When Gandhi threatened to march a second time, the government reacted by passing the Indian Relief Act of 1914. Thus Gandhi's first act of satyagraha succeeded. .
             In January 1930, Gandhi published the Indian Declaration of Independence. One of the first targets he chose in his efforts to achieve the aim of independence was the salt tax imposed by the British, which made it illegal for Indians to prepare their own salt from sea water. The salt tax protest involved long marches. Violence was used against the non-violent protesters. In May 1930 at the Dharasana Salt Works, 320 protesters were injured in one day.
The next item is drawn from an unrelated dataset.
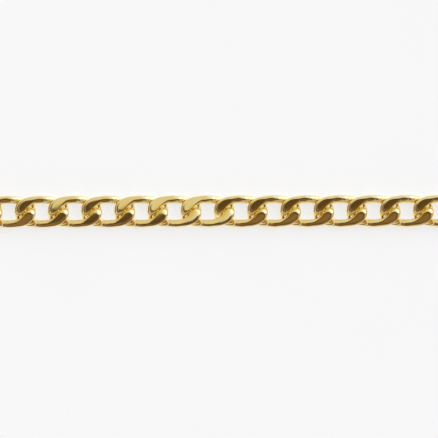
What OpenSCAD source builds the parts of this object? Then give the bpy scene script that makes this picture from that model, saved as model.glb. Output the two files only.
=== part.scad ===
// Open curb chain necklace: a closed loop of oval links that lies flat.
// Z = 0 is the surface that it rests on, and the origin is the middle of the loop.
// The front of the loop runs along X, at negative Y. The clasp is at the back.

/* [Chain] */
// Width of the chain across its links
chain_w = 5.94; // [5:0.02:7]
// Thickness of the pressed chain
chain_t = 1.9; // [1.8:0.1:2.2]
// Number of links
link_count = 72; // [60:2:90]

/* [Lay] */
// Radius of the bend at each end of the loop, to the middle of the chain
bend_r = 42; // [40:1:55]

/* [Clasp] */
// Length of the clasp's box
clasp_len = 10; // [8:0.5:14]

/* [Hidden] */
// The oval of one link, as shares of the chain's width
half_l = 0.670 * chain_w;
half_w = 0.382 * chain_w;
oval = 2.2;
pitch = 1.017 * chain_w;

// The wire's half width outside and inside the oval, and the same at the link's ends
wire_out = 0.118 * chain_w;
wire_in = 0.145 * chain_w;
wire_out_end = 0.170 * chain_w;
wire_in_end = 0.1515 * chain_w;

// Rise and fall of the wire, whose high and low stretches come a little after the
// corners of the oval, and its half thickness, before the link is pressed
press = chain_t / 2;
rise = press;
rise_second = 0.45;
rise_lag = 3;
wire_up = 0.88 * press;
wire_up_end = 0.76 * press;
press_power = 10;
crown = 0.08;

// How far the wire is thinned on the side that faces the middle plane, where the
// neighbouring link passes it
relief = 0.55;
relief_power = 0.5;

// Facets of a link: points round the oval, and sides of the wire
link_steps = 16;
wire_sides = 6;
facet_fill = 1.05;

// The closed line that the links follow: two straights and two half circles
clasp_loops = clasp_len - 1;
loop_len = (link_count + 1) * pitch + clasp_loops;
straight = (loop_len - 2 * PI * bend_r) / 2;

// Box of the clasp
clasp_w = 1.01 * chain_w;
clasp_corner = 0.8;
loop_root = 1;
seam_w = 0.3;
seam_depth = 0.25;

gold = [0.90, 0.70, 0.30];

function signed_pow(v, p) = sign(v) * pow(abs(v), p);
function unit(v) = v / norm(v);
function wave(f) = sin(2 * (f - rise_lag)) + rise_second * sin(4 * (f - rise_lag));
wave_top = max([for (f = [0 : 0.5 : 90]) wave(f)]);

// Middle of the wire at angle f round the link
function wire_mid(f) = [
    half_l * signed_pow(cos(f), 2 / oval),
    half_w * signed_pow(sin(f), 2 / oval),
    -rise * wave(f) / wave_top
];

// A point of the unpressed link, squeezed smoothly between two faces
function squeeze(z) = z / pow(1 + pow(abs(z / press), press_power), 1 / press_power);
function pressed(q) = [q.x, q.y, squeeze(q.z) * (1 - crown * pow(2 * q.y / chain_w, 2))];

// The section of the wire at angle f, as a ring of points
function wire_ring(f) =
    let (
        p = wire_mid(f),
        t = unit(wire_mid(f + 0.06) - wire_mid(f - 0.06)),
        outward = unit(cross(t, [0, 0, 1])),
        up = cross(outward, t),
        share = pow(abs(cos(f)), 3),
        w_out = wire_out + (wire_out_end - wire_out) * share,
        w_in = wire_in + (wire_in_end - wire_in) * share,
        h = facet_fill * (wire_up + (wire_up_end - wire_up) * share)
    )
    [for (j = [0 : wire_sides - 1])
        let (
            a = 360 * j / wire_sides,
            w = cos(a) > 0 ? w_out : w_in,
            inward = max(0, -sin(a) * p.z / rise),
            thinned = 1 - relief * pow(inward, relief_power)
        )
        pressed(p + w * cos(a) * outward + h * thinned * sin(a) * up)];

link_points = [for (i = [0 : link_steps - 1]) each wire_ring(360 * i / link_steps)];
link_faces = [for (i = [0 : link_steps - 1], j = [0 : wire_sides - 1])
    let (
        i2 = (i + 1) % link_steps,
        j2 = (j + 1) % wire_sides,
        a = i * wire_sides + j,
        b = i2 * wire_sides + j,
        c = i2 * wire_sides + j2,
        d = i * wire_sides + j2
    )
    each [[c, b, a], [d, c, a]]];

// Place and heading on the closed line, at length s from the middle of the clasp
// and to the left: the back straight, the left bend, the front and the right bend
function lay(s) =
    let (bend = PI * bend_r, h = straight / 2)
    s < h ? [-s, bend_r, 180]
    : s < h + bend ? let (a = (s - h) / bend_r * 180 / PI)
        [-h - bend_r * sin(a), bend_r * cos(a), 180 + a]
    : s < 3 * h + bend ? [s - bend - 2 * h, -bend_r, 360]
    : s < 3 * h + 2 * bend ? let (a = (s - 3 * h - bend) / bend_r * 180 / PI)
        [h + bend_r * sin(a), -bend_r * cos(a), a]
    : [loop_len - s, bend_r, 180];

function link_at(i) = lay(clasp_loops / 2 + i * pitch);

module link() {
    polyhedron(points = link_points, faces = link_faces, convexity = 6);
}

module links(first, last) {
    for (i = [first : last])
        let (p = link_at(i))
            translate([p.x, p.y, press]) rotate([0, 0, p.z]) link();
}

module chain_left() {
    color(gold) links(1, link_count / 2);
}

module chain_right() {
    color(gold) links(link_count / 2 + 1, link_count);
}

// A box with upright rounded corners and a seam across its top
module clasp_box() {
    inner_l = clasp_len - 2 * clasp_corner;
    inner_w = clasp_w - 2 * clasp_corner;
    difference() {
        union() {
            translate([-clasp_len / 2, -inner_w / 2, 0]) cube([clasp_len, inner_w, chain_t]);
            translate([-inner_l / 2, -clasp_w / 2, 0]) cube([inner_l, clasp_w, chain_t]);
            for (x = [-1, 1], y = [-1, 1])
                translate([x * inner_l / 2, y * inner_w / 2, 0])
                    cylinder(h = chain_t, r = clasp_corner, $fn = 48);
        }
        translate([clasp_len / 5, -clasp_w, chain_t - seam_depth])
            cube([seam_w, 2 * clasp_w, chain_t]);
    }
}

// The outer half of a link, whose ends are sunk in the box
module clasp_loop() {
    intersection() {
        translate([clasp_loops / 2, 0, press]) link();
        translate([clasp_loops / 2 - loop_root, -chain_w, 0]) cube([chain_w, 2 * chain_w, chain_t]);
    }
}

module clasp() {
    color(gold) translate([0, bend_r, 0]) {
        clasp_box();
        clasp_loop();
        rotate([0, 0, 180]) clasp_loop();
    }
}

chain_left();
chain_right();
clasp();
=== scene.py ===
import math

import bpy
import numpy as np
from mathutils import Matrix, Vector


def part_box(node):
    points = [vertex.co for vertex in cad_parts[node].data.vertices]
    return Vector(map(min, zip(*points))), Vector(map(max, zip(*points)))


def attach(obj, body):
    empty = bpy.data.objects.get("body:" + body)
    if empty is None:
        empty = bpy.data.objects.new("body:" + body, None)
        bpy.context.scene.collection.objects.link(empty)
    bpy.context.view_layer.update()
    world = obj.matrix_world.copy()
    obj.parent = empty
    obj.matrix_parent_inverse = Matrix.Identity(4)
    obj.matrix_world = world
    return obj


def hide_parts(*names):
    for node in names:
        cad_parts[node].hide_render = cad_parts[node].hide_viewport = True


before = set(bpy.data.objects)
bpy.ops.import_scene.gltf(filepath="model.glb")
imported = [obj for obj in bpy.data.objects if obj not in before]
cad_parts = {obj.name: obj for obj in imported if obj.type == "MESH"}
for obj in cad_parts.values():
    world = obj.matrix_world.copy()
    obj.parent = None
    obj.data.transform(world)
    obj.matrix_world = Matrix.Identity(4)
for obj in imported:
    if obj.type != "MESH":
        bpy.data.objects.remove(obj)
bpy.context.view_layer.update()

# The view: the photo looks straight down on the chain, which crosses the picture a
# little above its middle and climbs slightly to the right. The whole picture is about
# 80 mm wide, so the bends and the clasp of the necklace lie outside it.
mm = 0.001
clasp_low, clasp_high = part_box("clasp")
front_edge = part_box("chain_left")[0][1]
thickness = clasp_high[2] - clasp_low[2]
bend_radius = (clasp_low[1] + clasp_high[1]) / 2
chain_width = 2 * (-front_edge - bend_radius)
pitch = 1.017 * chain_width

photo_side = 438
pitch_in_photo = 33.16
chain_above_middle = 7.45
link_left_of_middle = 11.4
climb = math.radians(0.144)
metres_per_pixel = pitch / pitch_in_photo
camera_height = 490 * mm
sensor = 36
nearest_seen = 10 * mm
furthest_seen = 5

camera_data = bpy.data.cameras.new("photo_camera")
camera = bpy.data.objects.new("photo_camera", camera_data)
bpy.context.scene.collection.objects.link(camera)
camera_data.sensor_width = sensor
camera_data.lens = sensor * (camera_height - thickness / 2) / (photo_side * metres_per_pixel)
camera_data.clip_start = nearest_seen
camera_data.clip_end = furthest_seen
camera.location = (
    link_left_of_middle * metres_per_pixel - pitch / 2,
    -bend_radius - chain_above_middle * metres_per_pixel,
    camera_height,
)
camera.rotation_euler = (0, 0, -climb)
bpy.context.scene.camera = camera
bpy.context.scene.view_settings.view_transform = "Standard"

# The light: a white tent, brightest at the back right, with warm cards along the front
# and low on both sides, and a dark brown opening overhead, through which the camera looks.
# The flat faces of the level links mirror the opening, and the rolled ones what is pale.
tent_white = (0.84, 0.88, 0.96)
horizon_soft = 0.05

# Each card: its left, right, front and back edge in the direction's x and y, half the
# width of its soft edge, and its colour. A later card covers an earlier one.
tent_cards = {
    "back left": (-0.70, 0.05, 0.02, 1.10, 0.08, (0.74, 0.66, 0.43)),
    "left": (-1.20, -0.70, -0.24, 0.62, 0.06, (0.40, 0.23, 0.08)),
    "front left": (-1.20, -0.77, -0.56, -0.08, 0.05, (0.31, 0.20, 0.10)),
    "front": (-0.66, 0.02, -0.85, -0.10, 0.08, (0.30, 0.245, 0.17)),
    "front right": (-0.02, 0.60, -0.92, -0.10, 0.08, (0.50, 0.42, 0.30)),
    "back right": (0.40, 1.20, 0.20, 0.85, 0.10, (1.45, 1.50, 1.60)),
    "right": (0.50, 1.20, -0.55, 0.14, 0.08, (0.57, 0.38, 0.16)),
    "olive": (-0.02, 0.48, -0.50, -0.05, 0.06, (0.60, 0.47, 0.26)),
    "brown middle": (-0.26, 0.20, -0.14, 0.00, 0.02, (0.245, 0.138, 0.054)),
    "brown front": (-0.30, 0.06, -0.90, -0.10, 0.06, (0.250, 0.138, 0.052)),
    "brown left": (-0.50, -0.15, -0.05, 0.24, 0.06, (0.235, 0.135, 0.052)),
    "dark left": (-0.58, -0.28, -0.42, 0.10, 0.07, (0.127, 0.090, 0.025)),
    "dark front": (-0.03, 0.11, -0.26, -0.06, 0.02, (0.125, 0.080, 0.026)),
    "dark middle": (-0.13, 0.50, -0.010, 0.102, 0.012, (0.102, 0.060, 0.021)),
    "dark right": (0.17, 0.50, -0.32, 0.05, 0.03, (0.125, 0.077, 0.028)),
}


def make(tree, kind, settings=None, sockets=None):
    """Adds one node, applies its settings first, then fills or links its sockets."""
    node = tree.nodes.new(kind)
    for name, value in (settings or {}).items():
        setattr(node, name, value)
    for name, value in (sockets or {}).items():
        socket = node.inputs[name]
        if isinstance(value, Value):
            tree.links.new(value.socket, socket)
        elif isinstance(value, bpy.types.NodeSocket):
            tree.links.new(value, socket)
        elif socket.type == "RGBA":
            socket.default_value = (*value, 1)
        else:
            socket.default_value = value
    return node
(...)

The protesters were praised for their courage and the British officers were criticised for being brutal. By the end of the year about 100,000 protesters had been in prison. In the end, Gandhi agreed to end the satyagraha, the protesters were let out of prison and Indians were allowed to make their own salt. .
             Leading a model life.
             Gandhi led a model life, like a poor but religious man. This made his ideas more acceptable to common people. He dressed himself in peasant clothing to show many people that he was one of them. Gandhi chose to live and work with the poor and to identify himself with them. Once he was accepted by them, he introduced changes that woud have been rejected if they had been made by a person from some large city.1 For this reason, he and the members of his ashram agreed to live the simple life that people led in the Indian villages, to have no personal possessions, to eat no meat or rich food and to wear only clothes made of hand-spun cloth. .
             In 1933 Gandhi began a 19,000-kilometre trip to raise money for the untouchables, whom he called Harijan, the children or God. Untouchables were accepted in Gandhi's Ashram. Gandhi adopted an untouchable girl. As a result, many Hindus began sharing food with untouchables or allowing them to enter temples which had been off limits to them before.